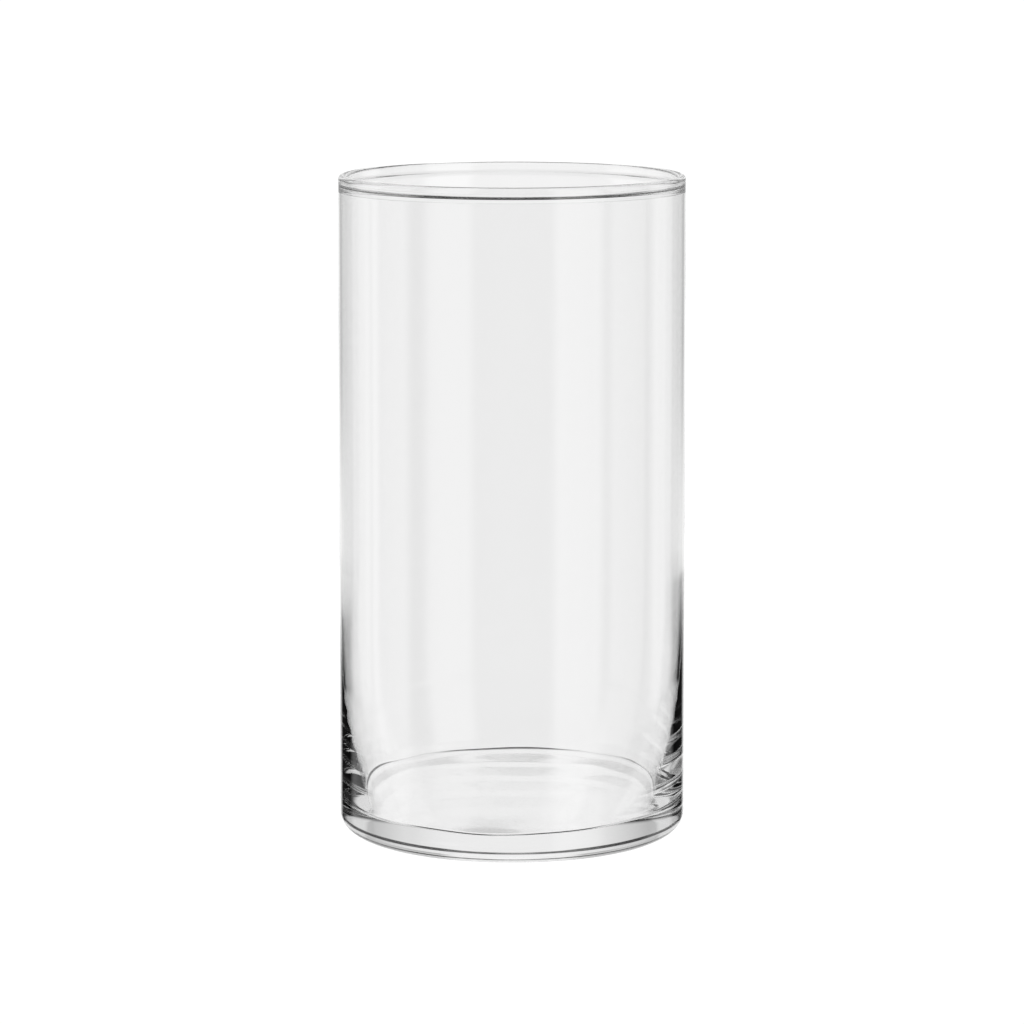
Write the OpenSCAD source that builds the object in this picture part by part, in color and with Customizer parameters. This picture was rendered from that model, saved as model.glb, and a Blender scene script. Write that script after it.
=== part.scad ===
// Glass cylinder vase, blown in one piece.
// One solid of revolution about +Z. The origin is the centre of the underside, so the vase stands on z = 0.
// The outside is very nearly a cylinder: it widens by a hair from the mouth to the foot. The inside follows
// it as a thin wall, swells inwards lower down, and meets a thick flat floor. The fire-polished lip is a
// bead about three times as thick as the wall. It stands inwards, and the short land inside it is the
// mouth bore.

/* [Overall] */
// Height from the table to the top of the lip
height = 250; // [150:1:400]
// Outside diameter just under the lip
mouth_d = 130.5; // [90:0.5:200]
// Outside diameter just above the heel
foot_d = 131.5; // [90:0.5:200]

/* [Wall] */
// Thickness of the plain wall
wall_t = 1.2; // [1:0.1:4]
// Thickness of the wall where it meets the floor
foot_wall_t = 7.4; // [4:0.1:20]
// Height at which the wall starts to thicken towards the floor
swell_top = 100; // [60:1:200]

/* [Lip] */
// Thickness of the rounded lip
lip_t = 3.4; // [2:0.1:6]
// Height of the straight land inside the lip, between its two roundings
lip_land = 0.6; // [0.4:0.1:6]
// Height over which the underside of the lip runs out into the wall
lip_blend = 0.4; // [0.2:0.1:6]

/* [Base] */
// Thickness of the floor
floor_t = 11.5; // [5:0.5:25]
// Radius of the inside corner between wall and floor
corner_r = 1.5; // [0.5:0.1:4]
// Radius of the outside corner at the foot
heel_r = 7; // [0.5:0.1:10]

/* [Hidden] */
$fn = 96;
// Straight pieces in each rounded corner, and in the swelling wall
CORNER_STEPS = 8;
SWELL_STEPS = 24;
// How sharply the wall swells: 1 would be a straight taper
SWELL_POWER = 3.4;
lip_r = lip_t / 2;
land_bottom = height - lip_r - lip_land;
// The lip's lower rounding is left at this angle, on the way down to the wall
LIP_LEAVES = 265;
blend_top = land_bottom + lip_r * sin(LIP_LEAVES);
blend_bottom = blend_top - lip_blend;

// Points on an arc about c, from angle a0 to angle a1
function arc(c, r, a0, a1, steps) =
    [for (i = [0:steps]) let (a = a0 + (a1 - a0) * i / steps) c + r * [cos(a), sin(a)]];

// Radius of the outside at height z
function outer_r(z) = foot_d / 2 + (mouth_d - foot_d) / 2 * (z - heel_r) / (height - lip_r - heel_r);

// Thickness of the wall at height z, below the lip
function wall_at(z) =
    let (depth = (swell_top - z) / (swell_top - floor_t))
    wall_t + (foot_wall_t - wall_t) * pow(max(0, depth), SWELL_POWER);

function inner_r(z) = outer_r(z) - wall_at(z);

// Outside of the section: from the centre of the underside, round the heel, up the wall and over the lip
function outside_points() = concat(
    [[0, 0]],
    arc([foot_d / 2 - heel_r, heel_r], heel_r, -90, 0, CORNER_STEPS),
    arc([mouth_d / 2 - lip_r, height - lip_r], lip_r, 0, 180, 2 * CORNER_STEPS)
);

// Inside of the section: down the land, under the lip, down the swelling wall, and round onto the floor
function inside_points() =
    let (
        swell_bottom = floor_t + corner_r,
        corner_x = inner_r(swell_bottom) - corner_r
    )
    concat(
        arc([mouth_d / 2 - lip_r, land_bottom], lip_r, 180, LIP_LEAVES, CORNER_STEPS),
        [[inner_r(blend_bottom), blend_bottom]],
        [for (i = [0:SWELL_STEPS])
            let (z = swell_top + (swell_bottom - swell_top) * i / SWELL_STEPS)
            [inner_r(z), z]],
        arc([corner_x, swell_bottom], corner_r, -90 / CORNER_STEPS, -90, CORNER_STEPS - 1),
        [[0, floor_t]]
    );

// The whole vase: a single piece of clear glass
module vase_body() {
    color([0.9, 0.93, 0.93, 0.35])
        rotate_extrude()
            polygon(concat(outside_points(), inside_points()));
}

vase_body();
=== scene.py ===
"""A blown glass cylinder vase before a white sweep, with dark screens that its edges pick up."""

import math

import bmesh
import bpy
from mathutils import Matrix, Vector


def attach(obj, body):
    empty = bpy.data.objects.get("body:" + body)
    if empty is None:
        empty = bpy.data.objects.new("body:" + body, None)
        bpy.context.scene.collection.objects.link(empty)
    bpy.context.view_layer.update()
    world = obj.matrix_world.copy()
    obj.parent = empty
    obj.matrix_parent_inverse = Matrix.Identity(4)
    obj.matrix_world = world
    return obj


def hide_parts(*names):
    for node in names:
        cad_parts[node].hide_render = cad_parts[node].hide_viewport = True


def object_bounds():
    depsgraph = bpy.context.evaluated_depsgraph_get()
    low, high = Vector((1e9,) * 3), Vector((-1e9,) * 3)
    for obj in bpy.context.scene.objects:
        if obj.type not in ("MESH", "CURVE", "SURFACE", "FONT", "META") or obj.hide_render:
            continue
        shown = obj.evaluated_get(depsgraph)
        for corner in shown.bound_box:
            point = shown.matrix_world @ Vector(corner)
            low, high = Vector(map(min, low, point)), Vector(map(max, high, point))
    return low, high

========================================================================

Quote the listing in full, please, keeping every line exact.

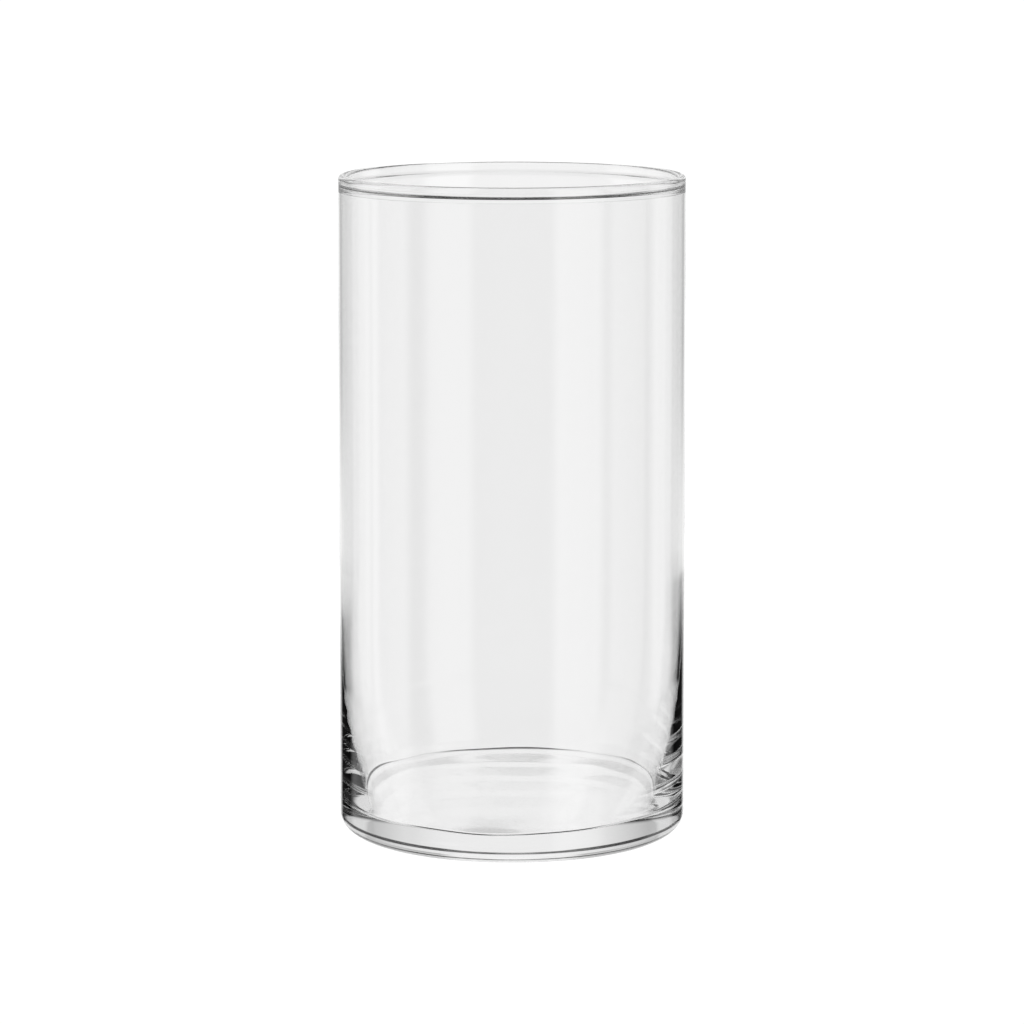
Write the OpenSCAD source that builds the object in this picture part by part, in color and with Customizer parameters. This picture was rendered from that model, saved as model.glb, and a Blender scene script. Write that script after it.
=== part.scad ===
// Glass cylinder vase, blown in one piece.
// One solid of revolution about +Z. The origin is the centre of the underside, so the vase stands on z = 0.
// The outside is very nearly a cylinder: it widens by a hair from the mouth to the foot. The inside follows
// it as a thin wall, swells inwards lower down, and meets a thick flat floor. The fire-polished lip is a
// bead about three times as thick as the wall. It stands inwards, and the short land inside it is the
// mouth bore.

/* [Overall] */
// Height from the table to the top of the lip
height = 250; // [150:1:400]
// Outside diameter just under the lip
mouth_d = 130.5; // [90:0.5:200]
// Outside diameter just above the heel
foot_d = 131.5; // [90:0.5:200]

/* [Wall] */
// Thickness of the plain wall
wall_t = 1.2; // [1:0.1:4]
// Thickness of the wall where it meets the floor
foot_wall_t = 7.4; // [4:0.1:20]
// Height at which the wall starts to thicken towards the floor
swell_top = 100; // [60:1:200]

/* [Lip] */
// Thickness of the rounded lip
lip_t = 3.4; // [2:0.1:6]
// Height of the straight land inside the lip, between its two roundings
lip_land = 0.6; // [0.4:0.1:6]
// Height over which the underside of the lip runs out into the wall
lip_blend = 0.4; // [0.2:0.1:6]

/* [Base] */
// Thickness of the floor
floor_t = 11.5; // [5:0.5:25]
// Radius of the inside corner between wall and floor
corner_r = 1.5; // [0.5:0.1:4]
// Radius of the outside corner at the foot
heel_r = 7; // [0.5:0.1:10]

/* [Hidden] */
$fn = 96;
// Straight pieces in each rounded corner, and in the swelling wall
CORNER_STEPS = 8;
SWELL_STEPS = 24;
// How sharply the wall swells: 1 would be a straight taper
SWELL_POWER = 3.4;
lip_r = lip_t / 2;
land_bottom = height - lip_r - lip_land;
// The lip's lower rounding is left at this angle, on the way down to the wall
LIP_LEAVES = 265;
blend_top = land_bottom + lip_r * sin(LIP_LEAVES);
blend_bottom = blend_top - lip_blend;

// Points on an arc about c, from angle a0 to angle a1
function arc(c, r, a0, a1, steps) =
    [for (i = [0:steps]) let (a = a0 + (a1 - a0) * i / steps) c + r * [cos(a), sin(a)]];

// Radius of the outside at height z
function outer_r(z) = foot_d / 2 + (mouth_d - foot_d) / 2 * (z - heel_r) / (height - lip_r - heel_r);

// Thickness of the wall at height z, below the lip
function wall_at(z) =
    let (depth = (swell_top - z) / (swell_top - floor_t))
    wall_t + (foot_wall_t - wall_t) * pow(max(0, depth), SWELL_POWER);

function inner_r(z) = outer_r(z) - wall_at(z);

// Outside of the section: from the centre of the underside, round the heel, up the wall and over the lip
function outside_points() = concat(
    [[0, 0]],
    arc([foot_d / 2 - heel_r, heel_r], heel_r, -90, 0, CORNER_STEPS),
    arc([mouth_d / 2 - lip_r, height - lip_r], lip_r, 0, 180, 2 * CORNER_STEPS)
);

// Inside of the section: down the land, under the lip, down the swelling wall, and round onto the floor
function inside_points() =
    let (
        swell_bottom = floor_t + corner_r,
        corner_x = inner_r(swell_bottom) - corner_r
    )
    concat(
        arc([mouth_d / 2 - lip_r, land_bottom], lip_r, 180, LIP_LEAVES, CORNER_STEPS),
        [[inner_r(blend_bottom), blend_bottom]],
        [for (i = [0:SWELL_STEPS])
            let (z = swell_top + (swell_bottom - swell_top) * i / SWELL_STEPS)
            [inner_r(z), z]],
        arc([corner_x, swell_bottom], corner_r, -90 / CORNER_STEPS, -90, CORNER_STEPS - 1),
        [[0, floor_t]]
    );

// The whole vase: a single piece of clear glass
module vase_body() {
    color([0.9, 0.93, 0.93, 0.35])
        rotate_extrude()
            polygon(concat(outside_points(), inside_points()));
}

vase_body();
=== scene.py ===
"""A blown glass cylinder vase before a white sweep, with dark screens that its edges pick up."""

import math

import bmesh
import bpy
from mathutils import Matrix, Vector


def attach(obj, body):
    empty = bpy.data.objects.get("body:" + body)
    if empty is None:
        empty = bpy.data.objects.new("body:" + body, None)
        bpy.context.scene.collection.objects.link(empty)
    bpy.context.view_layer.update()
    world = obj.matrix_world.copy()
    obj.parent = empty
    obj.matrix_parent_inverse = Matrix.Identity(4)
    obj.matrix_world = world
    return obj


def hide_parts(*names):
    for node in names:
        cad_parts[node].hide_render = cad_parts[node].hide_viewport = True


def object_bounds():
    depsgraph = bpy.context.evaluated_depsgraph_get()
    low, high = Vector((1e9,) * 3), Vector((-1e9,) * 3)
    for obj in bpy.context.scene.objects:
        if obj.type not in ("MESH", "CURVE", "SURFACE", "FONT", "META") or obj.hide_render:
            continue
        shown = obj.evaluated_get(depsgraph)
        for corner in shown.bound_box:
            point = shown.matrix_world @ Vector(corner)
            low, high = Vector(map(min, low, point)), Vector(map(max, high, point))
    return low, high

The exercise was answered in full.